God Bless Kenny Omega and Kazuchika Okada
Holy shit. Excuse me, because I’m about to start gushing. For one hour, Kenny Omega and Kazuchika Okada went at each other like men possessed and it was unbelievable. This is why we love professional wrestling. For its ability to tell a story in a way nothing else can. We have the arrogant champion who is beginning to crack but will do everything in his power to hold onto his belt. Before him is the desperate challenger, a man who with something to prove to the world. Wrap that story up in feats of jaw-dropping athleticism and mother of God just give them all the stars. Okada is having a year comparable to Flair in 1989, and every time he’s put in this position he pushes himself to another level.
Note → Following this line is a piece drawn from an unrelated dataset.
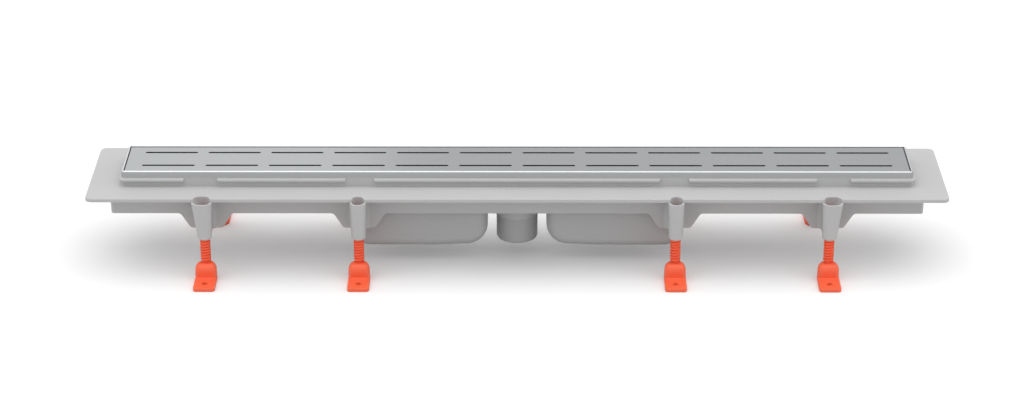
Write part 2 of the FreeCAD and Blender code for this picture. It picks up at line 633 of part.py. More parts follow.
def grate():
    """A folded steel tray, open below, with two rows of long slots."""
    body = new_body("grate")
    inset = "2 * (rim_land + grate_gap)"
    block = new_sketch(body, "grate_block", "XY", GRATE_BOTTOM)
    rectangle(block, f"rim_length - {inset}", f"rim_width - {inset}", "grate_corner")
    pad(body, block, "grate_fold")
    round_edges(body, "grate_edge", lambda edge: at_level(edge, GRATE_TOP))
    fold = f"{inset} + 2 * grate_sheet"
    inside = new_sketch(body, "grate_inside", "XY", GRATE_BOTTOM)
    rectangle(inside, f"rim_length - ({fold})", f"rim_width - ({fold})")
    cut(body, inside, "grate_fold - grate_sheet")
    slots = new_sketch(body, "slots", "XY", GRATE_TOP)
    first = "-(slot_count - 1) / 2 * slot_pitch"
    straight = "(slot_length - slot_width) / 2"
    for across in (-1, 1):
        oval(slots, f"{first} - {straight}", f"{first} + {straight}", f"{across} * slot_row",
             "slot_width / 2")
    slot = cut(body, slots, "grate_sheet", against=True)
    doc.recompute()
    row = body.newObject("PartDesign::LinearPattern", "slot_rows")
    row.Originals = [slot]
    row.Direction = (slots, ["H_Axis"])
    tie(row, Length="(slot_count - 1) * slot_pitch", Occurrences="slot_count")
    row.Refine = False
    body.Tip = row
    return body


def grate_pads():
    """Rubber pads on the ledge, under the grate's folded edges."""
    pads = []
    for across in (-1, 1):
        for number in range(int(value("pad_count"))):
            pad_box = doc.addObject("Part::Box", f"pad_{len(pads) + 1}")
            pad_y = "(rim_width / 2 - rim_land - pad_play - pad_width / 2)"
            pad_x = f"(({number} + 0.5 - pad_count / 2) * rim_length / pad_count)"
            tie(pad_box, Length="pad_length", Width="pad_width", Height=f"{GRATE_BOTTOM} - {LEDGE_TOP}",
                Placement__Base__x=f"{pad_x} - pad_length / 2",
                Placement__Base__y=f"{across} * {pad_y} - pad_width / 2",
                Placement__Base__z=LEDGE_TOP)
            pads.append(pad_box)
    group = doc.addObject("Part::Compound", "grate_pads")
    group.Label = "grate_pads"
    group.Links = pads
    return group


# ---- traps and outlet ----

def trap_bowl(label, along):
    """A deep bowl with a curved heel towards the outlet, and a weir in its end wall."""
    body = new_body(label)
    low = "stand_height - bowl_depth"
    profile = new_sketch(body, f"{label}_profile", "XZ")
    corners = [("bowl_inner", ROOF), ("bowl_inner", "stand_height - bowl_heel", "bowl_heel_round"),
               ("bowl_flat_x", low), ("bowl_outer", low, "bowl_toe_round"), ("bowl_outer", ROOF)]
    if along < 0:
        corners = [(f"-{corner[0]}", *corner[1:]) for corner in corners[::-1]]
    outline(profile, corners)
    pad(body, profile, "bowl_width", symmetric=True)
    side = value("bowl_width") / 2
    top = value(ROOF)
    round_edges(body, "bowl_edge", lambda edge: abs(abs(edge.CenterOfMass.y) - side) < 0.01
                and edge.BoundBox.ZMin < top - 1)
    doc.recompute()
    base = body.Tip
    faces = [f"Face{index}" for index, face in enumerate(base.Shape.Faces, start=1)
             if face.BoundBox.ZMin > top - 0.01]
    shell = body.newObject("PartDesign::Thickness", f"{label}_shell")
    shell.Base = (base, faces)
    shell.Reversed = True
    shell.Join = 0
    tie(shell, Value="bowl_wall")
    body.Tip = shell
    weir = new_sketch(body, f"{label}_weir", "XY", WEIR)
    rectangle(weir, "4 * bowl_wall", "duct_width", x=f"{along} * bowl_inner")
    cut(body, weir, f"{ROOF} - {WEIR}")
    return body


def outlet_spigot():
    """A plain pipe end that the waste pipe's socket goes over."""
    body = new_body("outlet_spigot")
    half = new_sketch(body, "spigot_half", "XZ")
    end = "(stand_height - spigot_depth)"
    outline(half, [("spigot_outside / 2 - spigot_wall", end), ("spigot_outside / 2 - spigot_edge", end),
                   ("spigot_outside / 2", f"{end} + 2 * spigot_edge"), ("spigot_outside / 2", COLLAR_BOTTOM),
                   ("spigot_outside / 2 + spigot_step", COLLAR_BOTTOM),
                   ("spigot_outside / 2 + spigot_step", DUCT_UNDER),
                   ("spigot_outside / 2 - spigot_wall", DUCT_UNDER)])
    turn = body.newObject("PartDesign::Revolution", "spigot_turned")
    turn.Profile = half
    turn.ReferenceAxis = (half, ["V_Axis"])
    turn.Angle = 360
    body.Tip = turn
    return body


def trap_insert(label, along):
    """A plate that lies in its seat, a dip tube that reaches below the weir, and a bar to lift it by."""
    body = new_body(label)
    x = f"{along} * insert_x"
    plate = new_sketch(body, f"{label}_plate", "XY", SEAT)
    rectangle(plate, "insert_length + 2 * insert_lip", "insert_width + 2 * insert_lip",
              "insert_round + insert_lip", x=x)
    pad(body, plate, "insert_plate")
    tube = new_sketch(body, f"{label}_tube", "XY", "stand_height - insert_depth")
    rectangle(tube, "insert_length", "insert_width", "insert_round", x=x)
    pad(body, tube, f"{SEAT} - (stand_height - insert_depth)")
    inside = new_sketch(body, f"{label}_inside", "XY", "stand_height - insert_depth")
    rectangle(inside, "insert_length - 2 * insert_wall", "insert_width - 2 * insert_wall",
              "insert_round - insert_wall", x=x)
    cut(body, inside, f"{TROUGH_LOW} - (stand_height - insert_depth)")
    grip = new_sketch(body, f"{label}_grip", "XY", TROUGH_LOW)
    rectangle(grip, "grip_width", "insert_width - insert_wall", x=x)
    pad(body, grip, "grip_height", against=True)
    return body


def insert_seal(label, along):
    """A rubber ring between a dip tube and the opening in the trough floor."""
    body = new_body(label)
    ring = new_sketch(body, f"{label}_ring", "XY", ROOF)
    for reach in ("seal_play + seal_thick", "seal_play"):
        rectangle(ring, f"insert_length + 2 * ({reach})", f"insert_width + 2 * ({reach})",
                  f"insert_round + {reach}", x=f"{along} * insert_x")
    pad(body, ring, f"{SEAT} - {ROOF}")
    return body


# ---- legs ----

def place(body, leg):
    """Stands a leg's piece on its axis, with its front turned away from the channel."""
    name, along, across, oval_mouth = leg
    tie(body, Placement__Base__x=leg_x(along, oval_mouth), Placement__Base__y=leg_y(across),
        Placement__Rotation__Angle="180" if across > 0 else "0")


def foot(leg):
    """A plate that points outwards, with a screw hole, and a rounded boss that holds the leg screw."""
    label = f"foot_{leg[0]}"
    body = new_body(label)
    plate = new_sketch(body, f"{label}_plate", "XY")
    half = "foot_width / 2"
    outline(plate, [(f"-{half}", "-foot_reach", "foot_corner"), (half, "-foot_reach", "foot_corner"),
                    (half, "foot_heel", "heel_round"), (f"-{half}", "foot_heel", "heel_round")])
    pad(body, plate, "foot_thick")
    chamfer_edges(body, "foot_edge", lambda edge: at_level(edge, "foot_thick"))
    boss = new_sketch(body, f"{label}_boss", "XY", "foot_thick")
    side = "(foot_width / 2 - foot_edge)"
    outline(boss, [(f"-{side}", "-boss_front", "boss_round"), (side, "-boss_front", "boss_round"),
                   (side, "foot_heel - foot_edge", "heel_round - foot_edge"),
                   (f"-{side}", "foot_heel - foot_edge", "heel_round - foot_edge")])
    pad(body, boss, "boss_height - foot_thick", taper="-boss_draft")
    round_edges(body, "boss_crown", lambda edge: at_level(edge, "boss_height"))
    bore = new_sketch(body, f"{label}_bore", "XY", "boss_height")
    circle(bore, "0", "0", "journal_outside / 2 + journal_play")
    cut(body, bore, "journal_length + journal_end", against=True)
    fixing = new_sketch(body, f"{label}_fixing", "XY", "foot_thick")
    circle(fixing, "0", "-fixing_reach", "fixing_hole / 2")
    cut(body, fixing, "foot_thick", against=True)
    place(body, leg)
    return body


def leg_screw(leg):
    """A coarse leg screw: threaded above, smooth where it turns in its foot, slotted on top."""
    label = f"leg_screw_{leg[0]}"
    body = new_body(label)
    top = "(stand_height - screw_drop)"
    low = "(boss_height - journal_length)"
    half = new_sketch(body, f"{label}_half", "XZ")
    outline(half, [("0", low), ("journal_outside / 2", low), ("journal_outside / 2", "boss_height"),
                   ("screw_outside / 2", "boss_height"), ("screw_outside / 2", f"{top} - screw_edge"),
                   ("screw_outside / 2 - screw_edge", top), ("0", top)])
    turn = body.newObject("PartDesign::Revolution", f"{label}_turned")
    turn.Profile = half
    turn.ReferenceAxis = (half, ["V_Axis"])
    turn.Angle = 360
    body.Tip = turn
    drive = new_sketch(body, f"{label}_drive", "XY", top)
    rectangle(drive, "screw_outside", "drive_width")
    cut(body, drive, "drive_depth", against=True)
    place(body, leg)
    return body


# ---- the whole model ----

def main():
    pieces = [channel_body(), rim_frame(), grate(), grate_pads()]
    for side, along in (("left", -1), ("right", 1)):
        pieces.append(trap_bowl(f"trap_bowl_{side}", along))
        pieces.append(trap_insert(f"trap_insert_{side}", along))
        pieces.append(insert_seal(f"insert_seal_{side}", along))
    pieces.append(outlet_spigot())
    for leg in LEGS:
        pieces.append(foot(leg))
        pieces.append(leg_screw(leg))
    doc.recompute()
    check(pieces)
    os.makedirs("parts", exist_ok=True)
    for piece in pieces:
        piece.Shape.exportStep(f"parts/{piece.Label}.step")


def check(pieces):
    """Stops if an object failed, a cut removed nothing, or a sub-part isn't sound."""
    failed = [item.Label for item in doc.Objects if {"Invalid", "Error"} & set(item.State)]
    if failed:
        raise RuntimeError(f"failed: {failed}")
    for item in doc.Objects:
        base = getattr(item, "BaseFeature", None)
        if item.TypeId == "PartDesign::Pocket" and item.Shape.Volume > base.Shape.Volume - 0.01:
            raise RuntimeError(f"{item.Label} cuts nothing")
    for piece in pieces:
        shape = piece.Shape
        if shape.isNull() or not shape.isValid():
            raise RuntimeError(f"{piece.Label} is not a sound shape")
        print(f"{piece.Label}: {len(shape.Solids)} solid(s), {shape.Volume:.0f} cubic mm")


main()
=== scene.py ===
"""Dresses a linear shower channel drain: leg threads, moulded feet, trap bowls, finishes and a studio."""
import json
import math

import bmesh
import bpy
from mathutils import Matrix, Vector

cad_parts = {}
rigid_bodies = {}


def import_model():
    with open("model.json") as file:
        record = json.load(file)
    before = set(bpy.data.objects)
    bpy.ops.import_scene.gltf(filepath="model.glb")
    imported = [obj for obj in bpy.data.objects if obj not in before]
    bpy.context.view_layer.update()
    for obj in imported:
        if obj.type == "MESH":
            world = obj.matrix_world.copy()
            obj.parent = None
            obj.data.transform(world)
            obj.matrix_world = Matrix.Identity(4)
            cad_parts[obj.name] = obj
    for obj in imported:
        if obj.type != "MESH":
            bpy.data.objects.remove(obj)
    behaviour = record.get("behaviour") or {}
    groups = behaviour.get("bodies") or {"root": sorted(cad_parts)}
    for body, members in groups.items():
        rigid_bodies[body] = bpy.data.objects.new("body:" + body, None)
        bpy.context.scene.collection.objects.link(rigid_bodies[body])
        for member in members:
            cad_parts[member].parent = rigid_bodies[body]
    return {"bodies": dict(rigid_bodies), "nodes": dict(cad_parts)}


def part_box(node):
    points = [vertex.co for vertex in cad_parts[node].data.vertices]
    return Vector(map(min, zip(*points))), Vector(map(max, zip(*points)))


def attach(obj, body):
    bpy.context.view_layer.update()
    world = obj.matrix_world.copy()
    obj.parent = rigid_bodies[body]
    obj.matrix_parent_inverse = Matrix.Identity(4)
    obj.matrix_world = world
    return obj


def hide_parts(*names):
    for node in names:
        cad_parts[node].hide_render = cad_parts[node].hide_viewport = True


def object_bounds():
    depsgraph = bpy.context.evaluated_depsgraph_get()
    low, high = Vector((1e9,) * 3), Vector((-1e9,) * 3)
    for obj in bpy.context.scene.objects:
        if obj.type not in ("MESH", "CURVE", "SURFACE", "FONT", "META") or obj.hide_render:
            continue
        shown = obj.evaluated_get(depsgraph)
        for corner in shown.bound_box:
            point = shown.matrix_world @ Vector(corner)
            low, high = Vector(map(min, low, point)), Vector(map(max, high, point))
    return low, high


bl_info = {
    "name": "Shower channel drain",
    "version": (1, 0, 0),
    "blender": (4, 5, 0),
    "location": "3D View > Sidebar > Drain",
    "description": "Leg threads, moulded feet, trap bowls, finishes and a studio for a shower channel drain",
    "category": "Object",
}

MM = 0.001

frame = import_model()
CAD_LOW, CAD_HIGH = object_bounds()

SCREW = "leg_screw_"
FOOT = "foot_"
LEG_NAMES = sorted(body[len(SCREW):] for body in frame["bodies"] if body.startswith(SCREW))


def leg_axis(name):
    """Where a leg's axis stands on the floor."""
    low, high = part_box(SCREW + name)
    return (low + high) / 2 * Vector((1, 1, 0))


SCREW_LOW, SCREW_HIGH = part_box(SCREW + LEG_NAMES[0])
FOOT_LOW, FOOT_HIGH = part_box(FOOT + LEG_NAMES[0])


# ---- details that no setting changes ----

# Leg screws
THREAD_SIDES = 32                      # points round a screw
THREAD_STEP = 0.25 * MM                # height of one row of points
THREAD_RUN_IN = (0.6 * MM, 2.0 * MM)   # above the foot, from where the thread starts to where it is full
SHANK_SHARE = 0.25                     # plain shank below the thread: share of the way from root to crest
SHOULDER_SLACK = 0.01 * MM             # keeps the row of points at the shoulder on its upper side
SCREW_CHAMFER = 1.0 * MM               # at the top of a screw
BLADE_REACH = 2.2                      # length of the slot's cutter, in screw radii

# Feet
BOSS_DRAFT = math.radians(1.5)
FLOOR_EDGE = 0.3 * MM                  # rounded edge where a plate meets the floor
FLOOR_EDGE_BEND = 0.3                  # share of that edge at the middle of its curve
FOOT_BENDS = 6                         # steps in each rounded edge of a foot
HOLE_SIDES = 40                        # points round a hole in a foot
JOURNAL_PLAY = 0.05 * MM               # running gap round a screw's journal
JOURNAL_END = 0.3 * MM                 # gap under a screw's end
FOOT_BEVEL = 0.35 * MM                 # softened edges of a foot
FOOT_BEVEL_ANGLE = math.radians(50)    # edges sharper than this are softened

# Trap bowls
BOWL_BENDS = 8                         # steps in a bowl's long edges
WEIR_REACH = 20 * MM                   # the notch's cutter, through a bowl's end wall

# Angles above which an edge stays sharp, in degrees
LEG_CREASE = 40
BOWL_CREASE = 35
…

No one in the world can touch him right now. Except, of course, Kenny Omega who might not do it every week but when it comes to the big matches is the best there is. If you like wrestling, then you need to see this match. In fact, scrap that, if you like life, you need to see this match.
But What Next?
What a show. The only card that compares this year is Wrestle Kingdom (possibly because it was nearly identical) and I think that this might have been better; although it’s worth nothing I haven’t watched any of the Wrestle Kingdom matches in a while, and I saw this yesterday. However, I’m worried about what it set up. At Long Beach, it looks like we are getting Cody Rhodes vs. Kazuchika Okada and Hiroshi Tanahashi vs. Billy Gunn… It feels like New Japan think they need to change to enter America and in reality, they need to do the opposite. Give the American crowd Japanese wrestling, not American wrestling with a Japanese twist. Maybe Gunn and Rhodes will prove me wrong (and damn, you couldn’t hand them better dance partners) but of all the options available to New Japan, these might be the least inspiring.